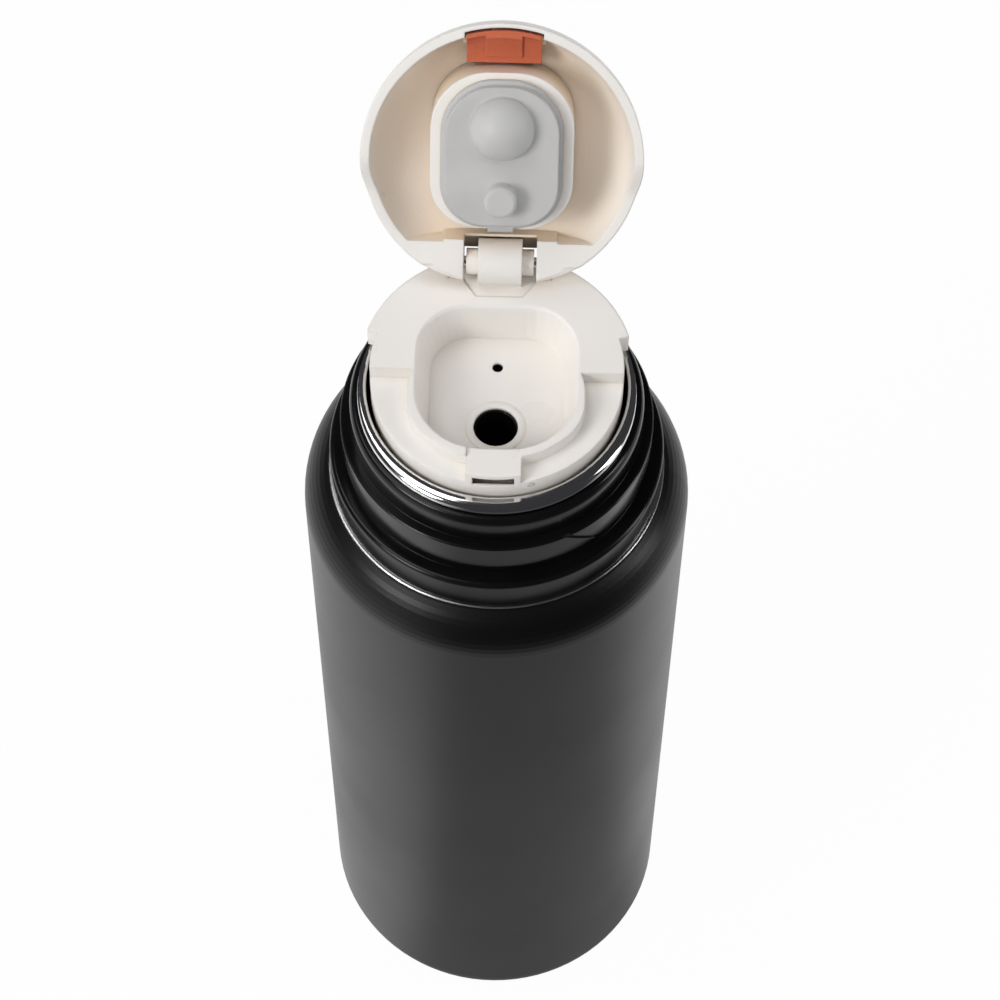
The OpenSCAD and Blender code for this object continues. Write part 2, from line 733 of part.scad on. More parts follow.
module cap_shell() {
    color(cream) opened() difference() {
        union() {
            difference() {
                dome_solid(cap_r, dome_r, rim_z, dome_z);
                dome_solid(cap_in_r, dome_r - cap_wall, rim_z - over, dome_z);
                // the rim rises in a soft curve towards the back
                translate([-cut_reach, 0, 0]) rotate([90, 0, 90]) linear_extrude(2 * cut_reach)
                    polygon(concat([[ramp_y, rim_z - over]],
                        [for (i = [0 : 10]) [ramp_y + (ramp_end_y - ramp_y) * i / 10,
                            rim_z + (back_rim_z - rim_z) * (1 - cos(18 * i)) / 2]],
                        [[cut_reach, back_rim_z], [cut_reach, rim_z - over]]));
            }
            // solid back that carries the pin
            intersection() {
                dome_solid(cap_r - 0.3, dome_r - 0.3, back_rim_z, dome_z);
                union() {
                    block([-back_step_x, back_wall_y, back_rim_z], [back_step_x, cut_reach, cap_top]);
                    block([-cut_reach, back_wall_y + back_step, back_rim_z],
                        [cut_reach, cut_reach, cap_top]);
                }
            }
            // posts that carry the seal holder
            for (x = [-post_x, post_x], y = post_ys) translate([x, y, holder_face + holder_plate])
                cylinder(r = post_r, h = cap_ceiling + over - holder_face - holder_plate);
            // lugs for the latch pin
            intersection() {
                dome_solid(cap_r - 0.3, dome_r - 0.3, rim_z, dome_z);
                for (side = [-1, 1]) translate([side * (lug_x + lug_t / 2), 0, 0]) {
                    x_cylinder(lug_half_w, lug_t / 2, latch_y, latch_z);
                    block([-lug_t / 2, latch_y - lug_half_w, latch_z],
                        [lug_t / 2, latch_y + lug_half_w, cap_top]);
                }
            }
        }
        cap_hinge_pocket();
        for (side = [-1, 1]) translate([side * (pocket_half_w + 2.65), 0, 0])
            x_cylinder(pin_r + run_gap, 2.65, hinge_y, hinge_z);
        // rounded lower corner of the ears
        difference() {
            block([-cap_r, hinge_y, back_rim_z - over], [cap_r, cut_reach, hinge_z]);
            ear_cones();
            x_cylinder(ear_end_r, cap_r, hinge_y, hinge_z);
        }
        latch_window();
        x_cylinder(latch_pin_r, lug_x + lug_t - 0.4, latch_y, latch_z);
    }
}

module seal_holder() {
    top = cap_ceiling - 0.3;
    color(cream) opened() difference() {
        intersection() {
            union() {
                difference() {
                    round_plate(holder_half_w, holder_front, holder_back, holder_corner,
                        holder_front_corner, holder_face, top);
                    round_plate(holder_half_w - holder_wall, holder_front - holder_wall,
                        holder_back - holder_wall, holder_corner - holder_wall,
                        holder_front_corner - holder_wall, holder_face + holder_plate, cap_top);
                }
                for (x = [-post_x, post_x], y = post_ys) translate([x, y, 0])
                    ring(post_r + 1.4, post_r + seat_gap, holder_face + holder_plate, holder_face + 6);
            }
            dome_solid(cap_in_r - 0.3, dome_r - cap_wall - 0.3, rim_z, dome_z);
        }
        translate([0, 0, holder_face - over])
            cylinder(r = seal_boss_r + seat_gap, h = holder_plate + 2 * over);
        block([-tab_half_w - 0.1, holder_back - holder_wall - over, holder_face - over],
            [tab_half_w + 0.1, holder_back + over, holder_face + 1.9]);
    }
}

module cap_seal() {
    face = holder_face - seal_h;
    peg_end = well_floor + touch_gap;
    ball_z = well_floor + spout_ring + 0.09 + sqrt(pow(plug_ball_r, 2) - pow(spout_r, 2));
    color(grey_silicone) opened() union() {
        round_plate(seal_half_w, seal_front, seal_back, seal_corner, seal_front_corner,
            holder_face - seal_flange, holder_face);
        round_plate(seal_half_w - seal_step, seal_front - seal_step, seal_back - seal_step,
            seal_corner - seal_step, seal_front_corner - seal_step, face, holder_face);
        translate([0, -spout_y, 0]) rotate_extrude() polygon(concat([[0, face + 0.5],
            [plug_dome_r, face + 0.5]],
            arc(0, ball_z, plug_ball_r, plug_ball_r, -acos(plug_dome_r / plug_ball_r), -90)));
        translate([0, vent_y, 0]) rotate_extrude() polygon([[0, face + 0.5], [vent_peg_r, face + 0.5],
            [vent_peg_r, peg_end + 0.6], [vent_peg_r - 0.6, peg_end], [0, peg_end]]);
        // button that snaps through the holder's plate
        translate([0, 0, holder_face - seal_flange / 2])
            cylinder(r = seal_boss_r, h = holder_plate + seal_flange);
        translate([0, 0, holder_face + holder_plate + 0.05])
            cylinder(r1 = seal_boss_r + 1.2, r2 = seal_boss_r, h = 1.6);
        // tongue towards the hinge
        block([-tab_half_w, seal_back - seal_step, holder_face - seal_flange],
            [tab_half_w, holder_back - 0.6, holder_face]);
        block([-tab_half_w, holder_back - holder_wall - 0.4, holder_face - seal_flange],
            [tab_half_w, holder_back + 0.3, holder_face + 1.8]);
    }
}

// Latch

module latch_button() {
    color(terracotta) opened() difference() {
        union() {
            // button that fills the window and follows the dome
            intersection() {
                difference() {
                    dome_solid(cap_r - button_sink, dome_r - button_sink, rim_z, dome_z);
                    dome_solid(cap_r - button_t, dome_r - button_t, rim_z - over, dome_z);
                }
                block([-button_half_w, -cap_r - over, window_low + button_gap],
                    [button_half_w, 0, cap_top]);
                x_cylinder(button_reach, button_half_w, latch_y, latch_z);
            }
            // body around the pin
            x_cylinder(boss_r, button_half_w, latch_y, latch_z);
            intersection() {
                cylinder(r = arm_in_r, h = cap_top);
                block([-button_half_w, -cap_r, latch_z - boss_r],
                    [button_half_w, latch_y, latch_z + boss_r]);
            }
            intersection() {
                cylinder(r = arm_in_r, h = cap_top);
                union() {
                    block([-latch_half_w, -cap_r, plate_low],
                        [latch_half_w, -plate_back, plate_low + plate_t]);
                    block([-hook_half_w, -cap_r, plate_low - 0.5],
                        [hook_half_w, -plate_back - 1.5, plate_low + plate_t]);
                }
                dome_solid(cap_in_r - over, dome_r - cap_wall - over, rim_z, dome_z);
            }
            // arm in front of the catch block
            intersection() {
                union() {
                    ring(arm_out_r, arm_in_r - over, nose_low, window_low + 2);
                    ring(arm_out_r + arm_step, arm_in_r - over, arm_step_z, window_low + 2);
                }
                union() {
                    block([-latch_half_w, -cap_r, nose_low], [latch_half_w, 0, plate_low + plate_t - 0.2]);
                    block([-hook_half_w, -cap_r, nose_low], [hook_half_w, -arm_in_r + 2.5, window_low + 2]);
                }
                union() {
                    ring(cap_r, arm_in_r, nose_low, cap_top);
                    block([-latch_half_w, -cap_r, plate_low - 0.5], [latch_half_w, 0, cap_top]);
                }
            }
            // nose under the lip of the block
            intersection() {
                ring(arm_in_r + 0.2, nose_in_r, nose_low, nose_low + nose_h);
                block([-hook_half_w, -cap_r, nose_low], [hook_half_w, 0, nose_low + nose_h]);
            }
        }
        x_cylinder(latch_pin_r + run_gap, latch_half_w + over, latch_y, latch_z);
        // room for the spring's coil
        x_cylinder(coil_r + spring_wire_r + 0.3, coil_half + 0.3, latch_y, latch_z);
        block([-coil_half - 0.3, latch_y, latch_z - 0.4], [coil_half + 0.3, latch_y + 6, latch_z + 6]);
    }
}

module latch_pin() {
    color(bright_steel) opened() x_cylinder(latch_pin_r, lug_x + lug_t - 0.4, latch_y, latch_z);
}

module latch_spring() {
    sides = 8;
    count = coil_turns * 20;
    color(bright_steel) opened() translate([0, latch_y, latch_z]) {
        // coil along X
        swept_ridge([for (i = [0 : count]) let (
                a = 360 * coil_turns * i / count,
                x = (2 * i / count - 1) * (coil_half - spring_wire_r))
            [for (j = [0 : sides - 1]) let (b = 360 * j / sides, r = coil_r + spring_wire_r * cos(b))
                [x + spring_wire_r * sin(b), r * cos(a), r * sin(a)]]]);
        // leg against the cap's ceiling
        translate([coil_half - spring_wire_r, coil_r, 0]) rotate([-12, 0, 0])
            cylinder(r = spring_wire_r, h = 4, $fn = 8);
    }
}

outer_shell();
shoulder_ring();
cup_collar();
collar_seal();
inner_liner();
heat_foil();
base_plate();
base_cover();
vacuum_plug();
getter();
stopper_top();
plug_body();
plug_foam();
spout_tube();
vent_tube();
neck_gasket();
hinge_pin();
cap_shell();
seal_holder();
cap_seal();
latch_button();
latch_pin();
latch_spring();
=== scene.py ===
import math

import bpy
from mathutils import Matrix, Vector

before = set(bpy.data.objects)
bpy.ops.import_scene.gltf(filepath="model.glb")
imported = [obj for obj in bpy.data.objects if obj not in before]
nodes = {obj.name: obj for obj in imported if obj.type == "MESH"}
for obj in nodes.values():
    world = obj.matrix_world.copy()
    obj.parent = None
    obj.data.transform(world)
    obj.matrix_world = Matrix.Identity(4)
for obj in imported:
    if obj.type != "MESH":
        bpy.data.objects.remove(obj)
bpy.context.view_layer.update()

# ---------------------------------------------------------------------------
# Outer shell: one deep-drawn stainless sheet, from the turned-in foot to the rim of the neck.
# The body and shoulder are powder coated black, with the faint pebbled grain of a fused
# coating; the neck above the shoulder is masked off and stays polished steel.


def height_span(name):
    """Heights of the lowest and the highest point of a CAD node."""
    heights = [corner[2] for corner in nodes[name].bound_box]
    return min(heights), max(heights)


RING_FOOT = height_span("shoulder_ring")[0]
COAT_BLACK = (0.0016, 0.0016, 0.0018, 1)
COAT_RUBBED = (0.0042, 0.0042, 0.0044, 1)
BARE_STEEL = (0.80, 0.795, 0.785, 1)
BARE_ROUGHNESS = 0.09
COAT_END = RING_FOOT - 0.0002           # height at which the coating is masked off
NECK_EDGE = 0.0358                      # radius inside which the sheet is bare


def feed(tree, socket, value):
    """Links a node's output to a socket, or sets the socket to a number or colour."""
    if isinstance(value, bpy.types.NodeSocket):
        tree.links.new(value, socket)
    else:
        socket.default_value = value


def wire(tree, node, **values):
    """Feeds a node's inputs by their names, with _ for a space."""
    for name, value in values.items():
        feed(tree, node.inputs[name.replace("_", " ")], value)


def new_material(name):
    """A node material with an empty tree but for its output and one Principled shader."""
    material = bpy.data.materials.new(name)
    material.use_nodes = True
    tree = material.node_tree
    tree.nodes.clear()
    output = tree.nodes.new("ShaderNodeOutputMaterial")
    shader = tree.nodes.new("ShaderNodeBsdfPrincipled")
    tree.links.new(shader.outputs[0], output.inputs["Surface"])
    return material, tree, shader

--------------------

- [Required work]:
Extract verbatim only those lines that run from the line with "obj.matrix_world = Matrix.Identity(4)" to the line with "bpy.context.view_layer.update()", inclusive.

- [Response to the exercise]:
    obj.matrix_world = Matrix.Identity(4)
for obj in imported:
    if obj.type != "MESH":
        bpy.data.objects.remove(obj)
bpy.context.view_layer.update()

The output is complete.